If we use homology and cohomology over a field $k$, if a space has homology and cohomology groups of finite type in each degree, then $H_\ast(X;k)$ is dual to $H^\ast(X;k)$ using the universal coefficient theorem for cohomology.
Now, suppose I have a fibration $F \to E \to B$ such that $F$ and $B$ have homology and cohomology over $k$ of finite type in each degree and $\pi_1(B) = 0$ for simplicity. Certainly, the $E_2$-page of the cohomology Serre spectral sequence will be dual to the $E^2$-page homology Serre spectral sequence. My first question is: Is it also true that the differentials for the cohomology spectral sequence are dual as a linear map to the differentials of the homology spectral sequence, and vice versa?
Secondly, the cohomology Serre spectral sequence is a multiplicative one. Is the homology one comultiplicative? If so, is the product for cohomology dual to the coproduct for homology?
Finally, if all of this holds, to which extend can it generalized?
Best Answer
Yes, this is the case. This is easiest to see using the exact couple formalism. Suppose you have an exact couple, meaning a long exact sequence consisting of maps $i: D \to D$, $j: D \to E$, $k: E \to D$, where all the terms are (possibly graded) vector spaces over a field. Because dualization is exact (as is taking levelwise duals of graded objects), you can verify that the sequence of maps $i^*: D^* \to D^*$, $k^*: D^* \to E^*$, $j^*:E^* \to D^*$ also forms an exact couple and the associated spectral sequence is dual to the original spectral sequence.
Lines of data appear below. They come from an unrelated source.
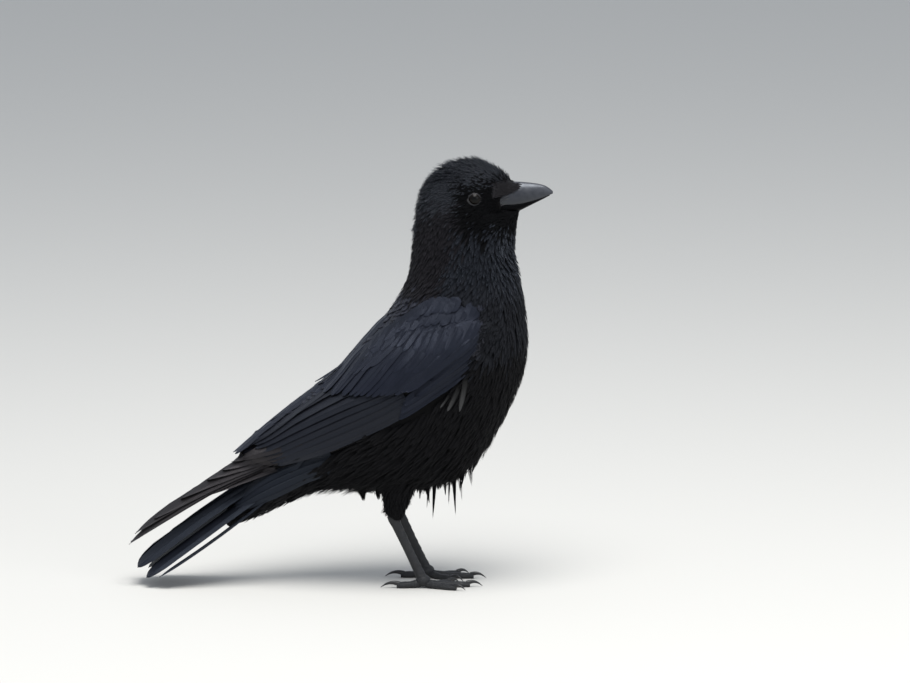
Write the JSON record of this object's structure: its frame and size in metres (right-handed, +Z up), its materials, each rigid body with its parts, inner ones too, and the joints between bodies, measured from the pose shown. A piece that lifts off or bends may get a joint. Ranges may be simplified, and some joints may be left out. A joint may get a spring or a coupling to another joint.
{
  "type": "carrion crow",
  "caption": "Black crow standing upright with folded wings, a long sloping tail, a strong straight bill and clawed feet, as a still museum model.",
  "frame": {"origin": "middle of the footprint box, on the floor", "axes": "+X forwards towards the bill, +Y to the bird's left, +Z up"},
  "size_m": [0.3516, 0.115, 0.356],
  "materials": {
    "plumage": "soft black feathers with a faint blue and purple gloss",
    "flight_feathers": "smooth black feathers with a blue gloss above and a brown tinge at the wing tips",
    "bill": "satin black horn",
    "legs": "scaly black skin",
    "claws": "polished black horn",
    "eyes": "wet dark brown"
  },
  "bodies": {
    "root": {"head": "plumage", "neck": "plumage", "trunk": "plumage", "tail_coverts": "plumage", "belly_tuft_1": "plumage", "belly_tuft_2": "plumage", "belly_tuft_3": "plumage", "belly_tuft_4": "plumage", "belly_tuft_5": "plumage", "belly_tuft_6": "plumage", "thigh_left": "plumage", "thigh_right": "plumage", "wing_left": "plumage", "wing_right": "plumage", "secondaries_left": "flight_feathers", "secondaries_right": "flight_feathers", "primaries_left": "flight_feathers", "primaries_right": "flight_feathers", "tail": "flight_feathers", "bill_upper": "bill", "bill_lower": "bill", "eye_left": "eyes", "eye_right": "eyes", "tarsus_left": "legs", "tarsus_right": "legs", "hallux_left": "legs", "hallux_right": "legs", "inner_toe_left": "legs", "inner_toe_right": "legs", "middle_toe_left": "legs", "middle_toe_right": "legs", "outer_toe_left": "legs", "outer_toe_right": "legs", "hallux_claw_left": "claws", "hallux_claw_right": "claws", "inner_toe_claw_left": "claws", "inner_toe_claw_right": "claws", "middle_toe_claw_left": "claws", "middle_toe_claw_right": "claws", "outer_toe_claw_left": "claws", "outer_toe_claw_right": "claws"}
  },
  "joints": []
}
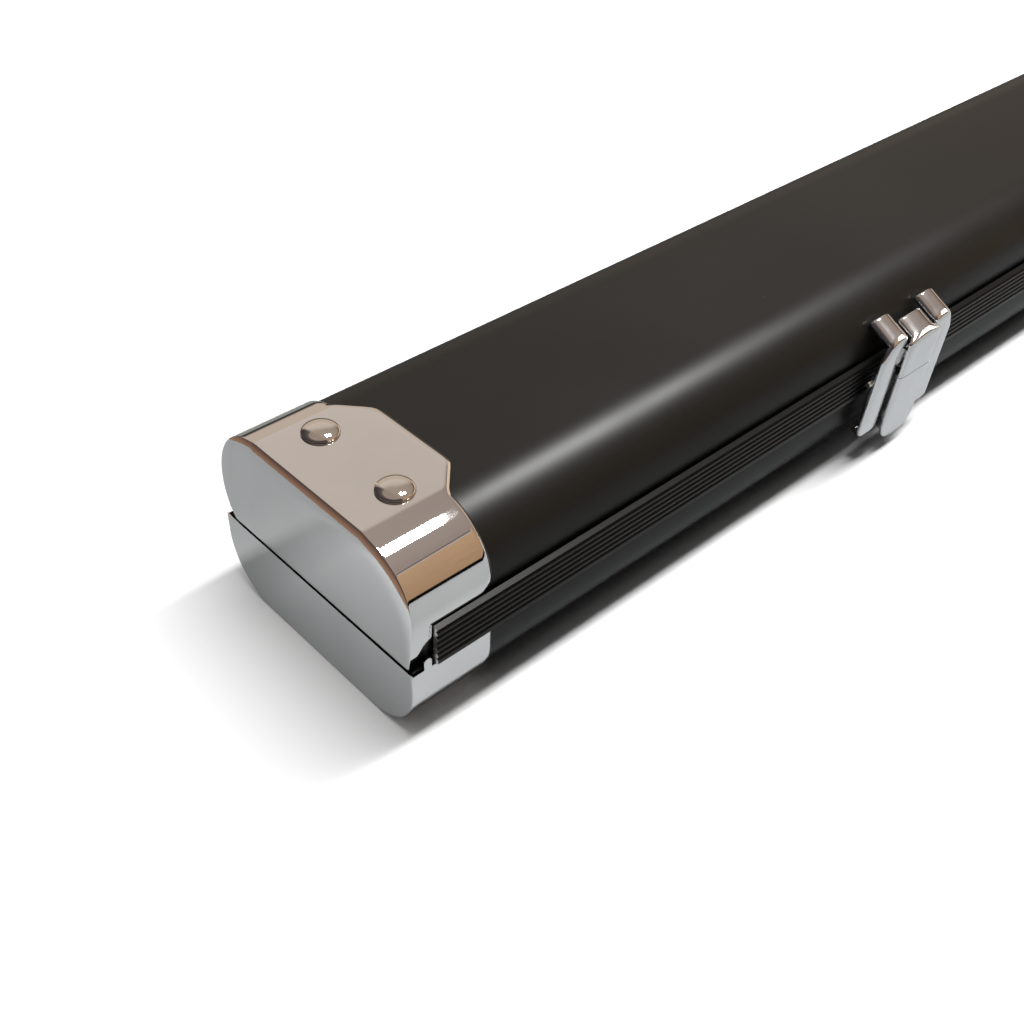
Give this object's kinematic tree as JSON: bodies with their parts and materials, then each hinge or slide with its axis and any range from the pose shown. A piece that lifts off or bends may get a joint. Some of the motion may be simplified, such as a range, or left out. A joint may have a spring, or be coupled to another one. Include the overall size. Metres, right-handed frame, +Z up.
{
  "type": "cue case",
  "caption": "Slim hinged aluminium case for a two-piece billiard cue, with chromed end caps, draw latches, a folding handle and a foam tray.",
  "frame": {"origin": "middle of the whole footprint, on the surface that the case stands on", "axes": "+X along the case, -Y towards the latches and the handle, +Z up"},
  "size_m": [0.84, 0.0932, 0.06],
  "materials": {
    "anodised": "satin black anodised aluminium",
    "anodised_strip": "satin black anodised aluminium, extruded ribs",
    "chrome_cap": "bright chrome, pressed sheet",
    "chrome_rivet": "bright chrome, domed",
    "chrome_latch": "chrome, slightly dulled by handling",
    "zinc_plate": "zinc plated",
    "latch_pin": "turned steel",
    "hinge": "nickel plated, rolled strip",
    "hinge_pin": "drawn wire",
    "rivet": "plain aluminium",
    "foam": "flocked foam, charcoal",
    "grip": "matt moulded rubber"
  },
  "bodies": {
    "base": {"base_shell": "anodised", "closing_strip": "anodised_strip", "base_cap_left": "chrome_cap", "base_cap_right": "chrome_cap", "base_cap_rivets": "rivet", "hinge_leaf_base": "hinge", "hinge_pin": "hinge_pin", "hinge_rivets_base": "rivet", "foam_tray": "foam", "latch_bracket_left": "zinc_plate", "latch_bracket_right": "zinc_plate", "latch_pivot_left": "latch_pin", "latch_pivot_right": "latch_pin", "latch_rivets": "rivet", "handle_bracket_left": "chrome_latch", "handle_bracket_right": "chrome_latch", "handle_rivets": "rivet"},
    "lid": {"lid_shell": "anodised", "lid_cap_left": "chrome_cap", "lid_cap_right": "chrome_cap", "lid_cap_rivets": "chrome_rivet", "hinge_leaf_lid": "hinge", "hinge_rivets_lid": "rivet", "lid_pad": "foam"},
    "lever_left": {"latch_lever_left": "chrome_latch", "claw_pin_left": "latch_pin"},
    "lever_right": {"latch_lever_right": "chrome_latch", "claw_pin_right": "latch_pin"},
    "claw_left": {"latch_claw_left": "chrome_latch"},
    "claw_right": {"latch_claw_right": "chrome_latch"},
    "handle": {"handle_bow": "chrome_latch", "handle_grip": "grip"}
  },
  "joints": [
    {"name": "lid_hinge", "type": "hinge", "parent": "base", "child": "lid", "pos_m": [0, 0.0447, 0.0262], "axis": [-1, 0, 0], "range_deg": [0, 150]},
    {"name": "lever_left_pivot", "type": "hinge", "parent": "base", "child": "lever_left", "pos_m": [-0.224, -0.038, 0.031], "axis": [-1, 0, 0], "range_deg": [0, 105]},
    {"name": "claw_left_pivot", "type": "hinge", "parent": "lever_left", "child": "claw_left", "pos_m": [-0.224, -0.03618, 0.01208], "axis": [-1, 0, 0], "range_deg": [-105, 0]},
    {"name": "lever_right_pivot", "type": "hinge", "parent": "base", "child": "lever_right", "pos_m": [0.224, -0.038, 0.031], "axis": [-1, 0, 0], "range_deg": [0, 105]},
    {"name": "claw_right_pivot", "type": "hinge", "parent": "lever_right", "child": "claw_right", "pos_m": [0.224, -0.03618, 0.01208], "axis": [-1, 0, 0], "range_deg": [-105, 0]},
    {"name": "handle_swing", "type": "hinge", "parent": "base", "child": "handle", "pos_m": [0, -0.0404, 0.031], "axis": [-1, 0, 0], "range_deg": [0, 110]}
  ],
  "couplings": [
    {"joint": "claw_left_pivot", "follows": "lever_left_pivot", "ratio": -1},
    {"joint": "claw_right_pivot", "follows": "lever_right_pivot", "ratio": -1}
  ]
}
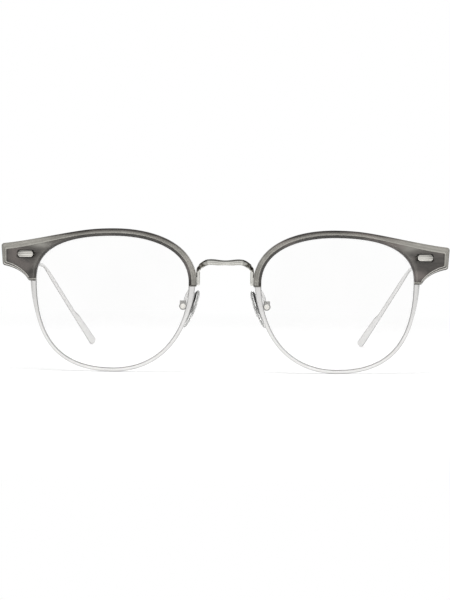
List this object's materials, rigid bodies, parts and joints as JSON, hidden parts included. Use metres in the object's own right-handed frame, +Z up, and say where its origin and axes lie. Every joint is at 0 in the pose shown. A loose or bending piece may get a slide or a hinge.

The "short" construction of the Serre spectral sequence is obtained in the case where B is a CW-complex (one can reduce to this case by replacing B with a weakly equivalent object), and filtering the total space by the preimages of the skeleta. The long exact sequences in homology and cohomology associated to this filtration are dual to each other, and so when one creates the graded vector spaces forming the exact couple by summing up one gets that the homology and cohomology exact couples are dual to each other.